- The Washington Times - Sunday, December 13, 2009

Antiwar Democrats on Capitol Hill are bristling at President Obama’s remarks about the need to wage “just wars” in his acceptance speech for the Nobel Peace Prize last week in Oslo, though the president’s speech garnered rare praise from conservatives.

Rep. Dennis J. Kucinich, a leading critic on the left of the wars in Iraq and Afghanistan, said Friday that the president’s musings about the inevitability of war and “war’s instrumentality in pursuit of peace” threatened to lead the United States into more bloody conflicts.

“Once we are committed to ‘war’s instrumentality in pursuit of peace,’ we begin the Orwellian journey to the semantic netherworld where war is peace, where the momentum of war overwhelms hopes for peace,” said the Ohio Democrat.

“Once we wrap doctrines perpetuating war in the arms of justice, we can easily legitimate the wholesale slaughter of innocents,” he said. “War is often not just; sometimes it is just war.”

Organizers of an antiwar rally Saturday near the White House called Mr. Obama’s Nobel speech “repulsive.”

“I don’t think he knows the meaning of peace,” said Laurie Dobson, director of End U.S. Wars, a coalition of peace activists participating in the rally. “He is dangerously out of touch with what the average American thinks peace is all about.”

Mr. Obama’s Dec. 1 announcement that he is dispatching 30,000 more U.S. troops to the war in Afghanistan has upset antiwar Democrats, a key component of the party base that fueled Mr. Obama’s election victory. His Nobel acceptance speech Thursday in Oslo only inflamed opposition to the surge.

In the speech, Mr. Obama focused on the paradox that peace often is achieved only through the horror of armed conflict, defending the United States’ history of military excursions as campaigns to safeguard “freedom and prosperity.”

“A nonviolent movement could not have halted Hitler’s armies,” Mr. Obama said. “Negotiations cannot convince al Qaeda’s leaders to lay down their arms. To say that force is sometimes necessary is not a call to cynicism it is a recognition of history, the imperfections of man and the limits of reason.”

The Lafayette Park rally was called to demand an immediate U.S. cease-fire in Iraq and Afghanistan, the start of a complete withdrawal of U.S. troops, and an end to U.S. drone missile attacks and covert military operations in Pakistan.

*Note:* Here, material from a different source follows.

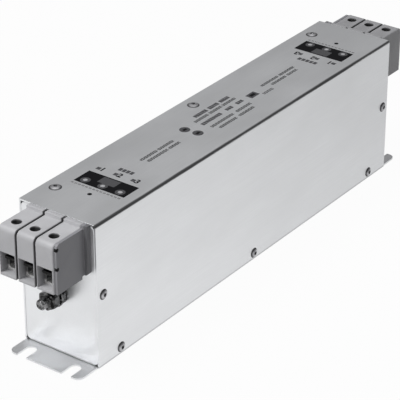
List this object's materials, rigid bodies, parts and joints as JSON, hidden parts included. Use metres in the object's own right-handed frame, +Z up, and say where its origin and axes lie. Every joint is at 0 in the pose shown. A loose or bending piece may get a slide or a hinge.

“If the president does not meet these demands, we promise intensified opposition, with antiwar candidates prepared to defeat his war policy,” said an End U.S. Wars press release announcing the demonstration.

Mr. Kucinich and a host of peace activists, including three-time Nobel Peace Prize nominee Kathy Kelly, were among those recruited to address the rally.

Mr. Kucinich, who says the U.S. war in Iraq was based on “lies” and the war in Afghanistan is based on “flawed doctrines of counterinsurgency,” last week announced plans to force a House vote on a resolution calling for a timely withdrawal of U.S. troops from Afghanistan and Pakistan.

On the other side of the political spectrum, Mr. Obama’s Nobel address won praise from conservative figures, such as former House Speaker Newt Gingrich and former Republican vice-presidential nominee Sarah Palin.

“I think having a liberal president who goes to Oslo on behalf of a peace prize and reminds the committee that they would not be free, they wouldn’t be able to have a peace prize, without having force I thought in some ways it’s a very historic speech,” Mr. Gingrich said in an interview on National Public Radio.